6 Comments | Read The Dangerous Out-Of-Scope PCI Charade

  1. Steve Sommers Says:

    The out-of-scope argument is very valid but in reference to tokens, the premise of temporarily out-of-scope or abruptly deemed in-scope if flawed. Conway was quoted “anything that could be made unreadable can, in various ways, be made readable again,” this statement is true when talking about encryption technologies (all encryption technologies) but not so with true tokens. True tokens are in no way related to the original data other than as a reference key. The token, or reference key, can simply be a sequential number stamped when the PAN is secured, can simply be a timestamp to 16 or more digits of precision, or it can be based on a random number or any other non-PAN related factor – the key here is that the PAN is not used to create the token. If anyone ever cracks how to “decrypt” a true token, then there will be more money to be made elsewhere because they will have determined how to predict past and future events. I know I would crack a couple of lotteries and you would never hear from me again. ;-)

  2. Evan Schuman Says:

    Good general point, Steve, but for the record, not all tokenization is done the same way. Many tokens are associated with lookup lists that allow for them to re-matched to the card data if it’s needed, such as for a chargeback. A token doesn’t have to be decryptable (is that a word?) for there to be a way to access the original data. At least that’s the case with some tokens.

  3. Kevin Thompson Says:

    True, that someone may be storing a token-to-PAN cross reference. But that would be the bank, not the retailer. If the bank is not sure they can keep their data secure, then there are bigger problems to be addressed than bringing tokens into scope.

  4. Evan Schuman Says:

    But the consumer walks into a particular retail chain, gives their payment card to someone wearing that chain’s uniform and the card is swiped. If, six months later, there’s a breach and that card was misused, it’s the retailer who will in the spotlight. They’re the deep pocket and, therefore, the target.
    If the consumer is angry and wants to cut off business, it will hit the retailer. Therefore, if the retailer is going to end up being blamed no matter what, they have to stay involved.

  5. Mark Bower Says:

    Tokenization and End to End Encryption each have their benefits and use cases in PCI DSS scope reduction.

    However, having the ability to do both Tokenization and End to End Encryption (not mere point to point) can have tremendous scope and risk reduction benefits and agility to adapt to change in this fast moving compliance landscape. Being able to have both on tap from a single platform is a solid approach to avoiding the pitfalls Evan highlights in this article which brings a fresh light to a hot topic – de-scoping.

    In terms of the temporarily out of scope question: for tokens to be useful they must be “de-identified” back to the live data at some point in to permit functions like charge-back, and other in-house PAN dependent functions.
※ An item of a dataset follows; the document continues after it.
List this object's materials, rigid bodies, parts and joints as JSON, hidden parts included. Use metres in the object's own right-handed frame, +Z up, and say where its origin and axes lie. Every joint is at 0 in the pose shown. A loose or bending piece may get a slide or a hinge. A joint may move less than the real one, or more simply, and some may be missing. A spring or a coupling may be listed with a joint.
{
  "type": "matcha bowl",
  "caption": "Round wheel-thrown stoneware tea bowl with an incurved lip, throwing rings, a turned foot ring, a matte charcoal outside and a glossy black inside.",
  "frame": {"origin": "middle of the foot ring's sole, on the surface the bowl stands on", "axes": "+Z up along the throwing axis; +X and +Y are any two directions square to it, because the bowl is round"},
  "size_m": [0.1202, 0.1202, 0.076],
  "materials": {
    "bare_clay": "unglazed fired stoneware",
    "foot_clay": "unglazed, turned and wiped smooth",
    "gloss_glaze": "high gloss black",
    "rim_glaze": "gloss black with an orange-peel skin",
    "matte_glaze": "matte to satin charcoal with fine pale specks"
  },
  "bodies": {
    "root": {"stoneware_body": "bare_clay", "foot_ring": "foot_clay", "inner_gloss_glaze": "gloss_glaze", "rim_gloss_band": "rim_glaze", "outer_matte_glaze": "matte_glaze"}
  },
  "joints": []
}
For smaller level 4 merchants there may be less of a need to de-identify the token back to a PAN in house. However for Level 1 and 2 merchants there’s a myriad of interdependent in-house systems that will continue to need the PAN even if temporarily. It’s also not uncommon to find large merchants with established relationships with multiple processors – one for Credit, another for pre-paid, another for co-branded Gift cards etc. So, sadly it’s not a simple a case of “removing all PAN data” or moving to Tokenization services; charge-backs are a good example where PAN may be needed, but in-store credit, fraud and velocity checking and other Tier 1 everyday processes are often PAN-dependent and won’t go away any time soon. Indeed, many of the functions are fraud countermeasures that save merchant millions a year are PAN-dependent and cannot easily change.

    As the article points out – one cannot be reckless in trying to avoid scope as the PCI landscape is changing very quickly. End to End Encryption from the POS is emerging as a leading way to reduce scope for merchants as noted in PwC’s summation of their findings – and End to End Encryption implementations like ours have come with formal cryptographic security proofs – assurance of security in protecting data to the strong cryptography requirements of PCI DSS and beyond.
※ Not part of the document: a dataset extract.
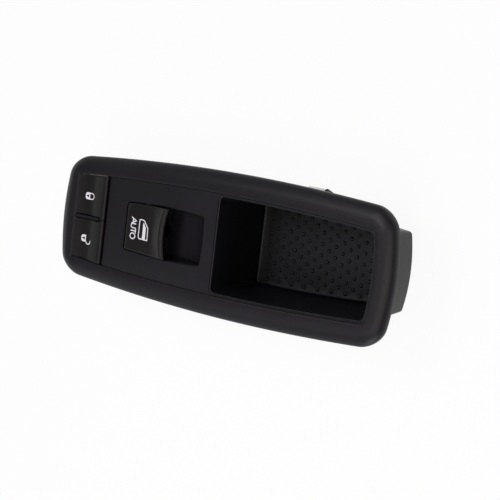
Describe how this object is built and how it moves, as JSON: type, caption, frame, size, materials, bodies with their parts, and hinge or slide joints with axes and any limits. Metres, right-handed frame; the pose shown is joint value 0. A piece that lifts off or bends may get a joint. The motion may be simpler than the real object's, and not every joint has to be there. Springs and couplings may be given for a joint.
{
  "type": "power window switch",
  "caption": "Door panel power window switch: bezel with lock and unlock keys, a pull-up rocker over a finger scoop, and a storage tray with a studded mat.",
  "frame": {"origin": "under the middle of the bezel, in the plane of the tray's underside and the connector's mouth", "axes": "+X along the panel from the lock keys to the tray, +Y across it towards the lock key, +Z out of the panel's face"},
  "size_m": [0.189, 0.0674, 0.0402],
  "materials": {
    "bezel_plastic": "fine-grained charcoal moulding",
    "panel_plastic": "fine-grained charcoal moulding",
    "mat_rubber": "matte black rubber",
    "knob_plastic": "satin charcoal with a slightly warm tone",
    "case_plastic": "plain black moulding",
    "cover_plastic": "plain dark grey moulding",
    "board": "green solder mask",
    "header_plastic": "natural off-white nylon",
    "tinned_brass": "dull tin plating",
    "spring_steel": "bright zinc-plated",
    "silicone": "milky silicone",
    "led": "clear moulded lens"
  },
  "bodies": {
    "panel": {"bezel_frame": "bezel_plastic", "centre_panel": "panel_plastic", "tray_mat": "mat_rubber", "switch_housing": "case_plastic", "housing_cover": "cover_plastic", "circuit_board": "board", "connector_header": "header_plastic", "terminal_pin_1": "tinned_brass", "terminal_pin_2": "tinned_brass", "terminal_pin_3": "tinned_brass", "terminal_pin_4": "tinned_brass", "terminal_pin_5": "tinned_brass", "terminal_pin_6": "tinned_brass", "terminal_pin_7": "tinned_brass", "terminal_pin_8": "tinned_brass", "rocker_pivot_pin": "spring_steel", "key_hinge_pin": "spring_steel", "window_up_dome": "silicone", "window_down_dome": "silicone", "lock_dome": "silicone", "unlock_dome": "silicone", "lock_led": "led", "unlock_led": "led", "window_led": "led", "housing_screw_1": "spring_steel", "housing_screw_2": "spring_steel", "housing_screw_3": "spring_steel", "housing_screw_4": "spring_steel", "spring_clip_upper": "spring_steel", "spring_clip_lower": "spring_steel"},
    "window_rocker": {"window_rocker": "knob_plastic"},
    "lock_button": {"lock_button": "knob_plastic"},
    "unlock_button": {"unlock_button": "knob_plastic"}
  },
  "joints": [
    {"name": "window_rocker_hinge", "type": "hinge", "parent": "panel", "child": "window_rocker", "pos_m": [-0.0441, 0, 0.0328], "axis": [0, -1, 0], "range_deg": [-6, 6], "stiffness_Nm_per_rad": 0.5, "deforming": ["window_up_dome", "window_down_dome"]},
    {"name": "lock_button_hinge", "type": "hinge", "parent": "panel", "child": "lock_button", "pos_m": [-0.0866, 0, 0.0321], "axis": [0, 1, 0], "range_deg": [0, 4], "stiffness_Nm_per_rad": 0.3, "springref_deg": -2.86, "deforming": ["lock_dome"]},
    {"name": "unlock_button_hinge", "type": "hinge", "parent": "panel", "child": "unlock_button", "pos_m": [-0.0866, 0, 0.0321], "axis": [0, 1, 0], "range_deg": [0, 4], "stiffness_Nm_per_rad": 0.3, "springref_deg": -2.86, "deforming": ["unlock_dome"]}
  ]
}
    On the other hand, Tokenization implementations vary substantially per Evans comments above; as a result there has to be additional consideration – where are the formal proofs of security vs mere assertions from vendors, where is the evidence that it is strong and proven? For Tokenization that’s a difficult challenge since there’s no standard to hold up to evaluate to a level of assurance. I’ve yet to see this kind of transparency which is a critical aspect of security best practice – security by obscurity doesn’t fly. That’s in direct contrast to Encryption and Key Management which has 30+ years of rigor and best practice.

    Besides, any Tokenization system must use encryption on the back end to protect the PANs in that mapping system, and data capture or transport encryption on the front end for any offline cases and to communicate to the token service or system – so why not simply encrypt it end to end the first moment ?

    Best Regards,
    Mark Bower
    VP Product Management
    Voltage Security

  6. Steve Sommers Says:

    Most reference to scoping have to do with PCI compliance, not legal liability. Legal liability, for the most part, has one scope — the person with the deepest pockets is liable for everything.
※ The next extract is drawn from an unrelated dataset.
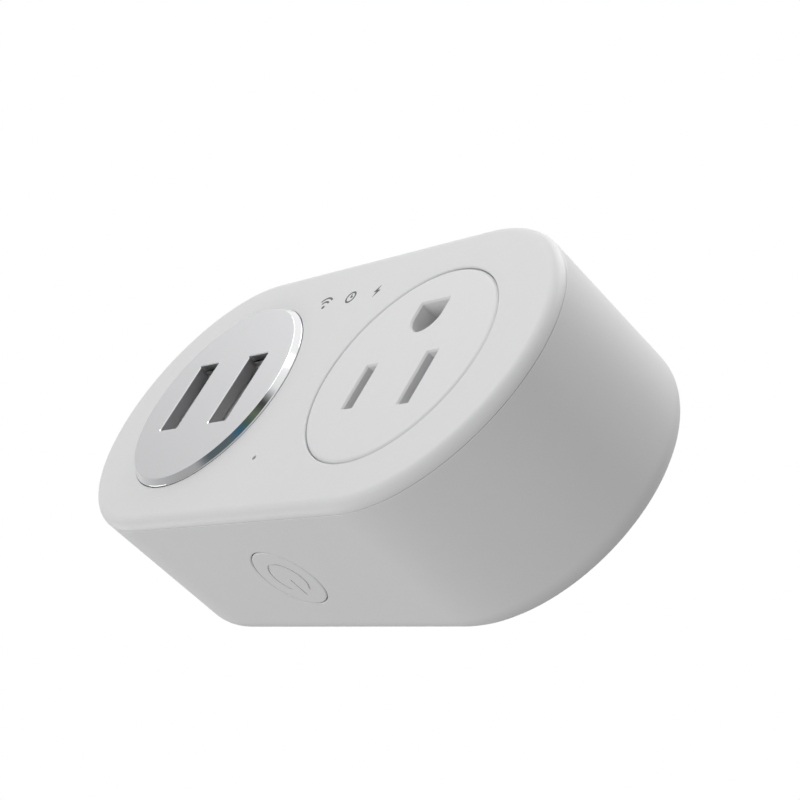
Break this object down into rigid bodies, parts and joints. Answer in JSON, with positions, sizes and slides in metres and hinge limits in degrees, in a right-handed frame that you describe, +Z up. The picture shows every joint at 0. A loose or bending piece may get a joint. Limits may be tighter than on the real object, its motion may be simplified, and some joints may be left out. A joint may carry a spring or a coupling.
{
  "type": "smart plug",
  "caption": "Wall-hung smart plug: oblong case with a grounded mains socket, twin USB ports in a metal disc, a round side button and three mains pins on its back.",
  "frame": {"origin": "middle of the flat back, which lies against the wall plate", "axes": "+X to the right seen from the front, along the long side; +Y into the wall, the way the pins point; +Z up, with the ground hole above the blade slots"},
  "size_m": [0.1, 0.0507, 0.0486],
  "materials": {
    "case_plastic": "fine matt moulded plastic",
    "socket_plastic": "fine matt moulded plastic",
    "carrier_plastic": "matt moulded nylon",
    "trim_metal": "satin front with a bright bevel",
    "pin_brass": "nickel-plated brass",
    "contact_bronze": "bare spring bronze",
    "busbar_brass": "bare brass strip",
    "port_shell": "nickel-plated folded sheet",
    "port_tongue": "white moulded nylon",
    "gold_contact": "gold plated",
    "board": "green solder mask",
    "button_plastic": "fine matt moulded plastic",
    "switch_black": "black moulded nylon",
    "clear_plastic": "clear acrylic",
    "led": "clear resin over a chip",
    "relay_blue": "glossy moulded cover",
    "relay_black": "black moulded foot",
    "coil_copper": "enamelled copper winding",
    "relay_iron": "zinc-plated soft iron",
    "ferrite": "sintered ferrite",
    "winding_tape": "polyester winding tape",
    "can_aluminium": "sleeved aluminium can",
    "chip_black": "moulded epoxy package",
    "fuse_body": "painted resistor body",
    "varistor_coat": "dipped epoxy coat",
    "inductor_sleeve": "heat-shrink sleeve",
    "shield_steel": "tinned sheet steel",
    "solder": "bright solder",
    "screw_steel": "zinc-plated steel"
  },
  "bodies": {
    "case": {"rear_housing": "case_plastic", "front_cover": "case_plastic", "socket_face": "socket_plastic", "contact_carrier": "carrier_plastic", "line_contact": "contact_bronze", "neutral_contact": "contact_bronze", "ground_contact": "contact_bronze", "line_blade": "pin_brass", "neutral_blade": "pin_brass", "ground_pin": "pin_brass", "neutral_strap": "busbar_brass", "ground_strap": "busbar_brass", "load_lead": "busbar_brass", "usb_trim_disc": "trim_metal", "light_pipe": "clear_plastic", "relay_case": "relay_blue", "relay_base": "relay_black", "relay_coil": "coil_copper", "relay_yoke": "relay_iron", "relay_fixed_contact": "contact_bronze", "transformer_core": "ferrite", "transformer_winding": "winding_tape", "transformer_bobbin": "relay_black", "main_board": "board", "usb_board": "board", "header_pins": "gold_contact", "button_board": "board", "tact_switch": "switch_black", "radio_board": "board", "radio_solder_pads": "solder", "radio_shield": "shield_steel", "status_led": "led", "bulk_capacitors": "can_aluminium", "output_capacitors": "can_aluminium", "bridge_rectifier": "chip_black", "fuse": "fuse_body", "varistor": "varistor_coat", "inductor": "inductor_sleeve", "control_chip": "chip_black", "optocoupler": "chip_black", "usb_charge_chip": "chip_black", "case_screws": "screw_steel", "board_screws": "screw_steel", "usb_shell_left": "port_shell", "usb_tongue_left": "port_tongue", "usb_contacts_left": "gold_contact", "usb_shell_right": "port_shell", "usb_tongue_right": "port_tongue", "usb_contacts_right": "gold_contact"},
    "button": {"power_button": "button_plastic"},
    "switch_plunger": {"tact_plunger": "switch_black"},
    "armature": {"relay_armature": "relay_iron", "relay_moving_contact": "contact_bronze"}
  },
  "joints": [
    {"name": "power_button_press", "type": "slide", "parent": "case", "child": "button", "axis": [0, 0, 1], "range_m": [0, 0.00035], "stiffness_N_per_m": 3000, "springref_m": -0.0003},
    {"name": "switch_plunger_press", "type": "slide", "parent": "case", "child": "switch_plunger", "axis": [0, 0, 1], "range_m": [0, 0.00035]},
    {"name": "relay_armature_pull", "type": "hinge", "parent": "case", "child": "armature", "pos_m": [-0.00175, -0.0173, 0.0152], "axis": [1, 0, 0], "range_deg": [0, 2.8], "stiffness_Nm_per_rad": 0.02, "springref_deg": -2.86}
  ],
  "couplings": [
    {"joint": "switch_plunger_press", "follows": "power_button_press", "ratio": 1}
  ]
}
    I agree fully agree with your statement “not all tokenization is done the same way,” and that’s why I have been active lately defending “true” tokenization. With the company I represent, there is no way to lookup the token to get the card number — tokens can be used by the merchant for processing transactions, chargeback defense, posting refunds or future payments, but not downloaded.

    I would argue that if tokens were somehow used in a breach, its not the failure of the token (or any application that used the token) but instead a failure of the tokenization solution. Basically I’m saying that I can’t see any reason or legal basis for a “true” token to be within PCI scope. If tokens are ever deemed in-scope, then where does the line stop? I ask this because it would mean that all timestamps, sequential number, random numbers or any other piece of information that may or may not be used to generate a token is within scope — all data a POS uses and stores, not just payment data.

    Sorry for any typos, it’s late and I’m on my way out the door for a long weekend.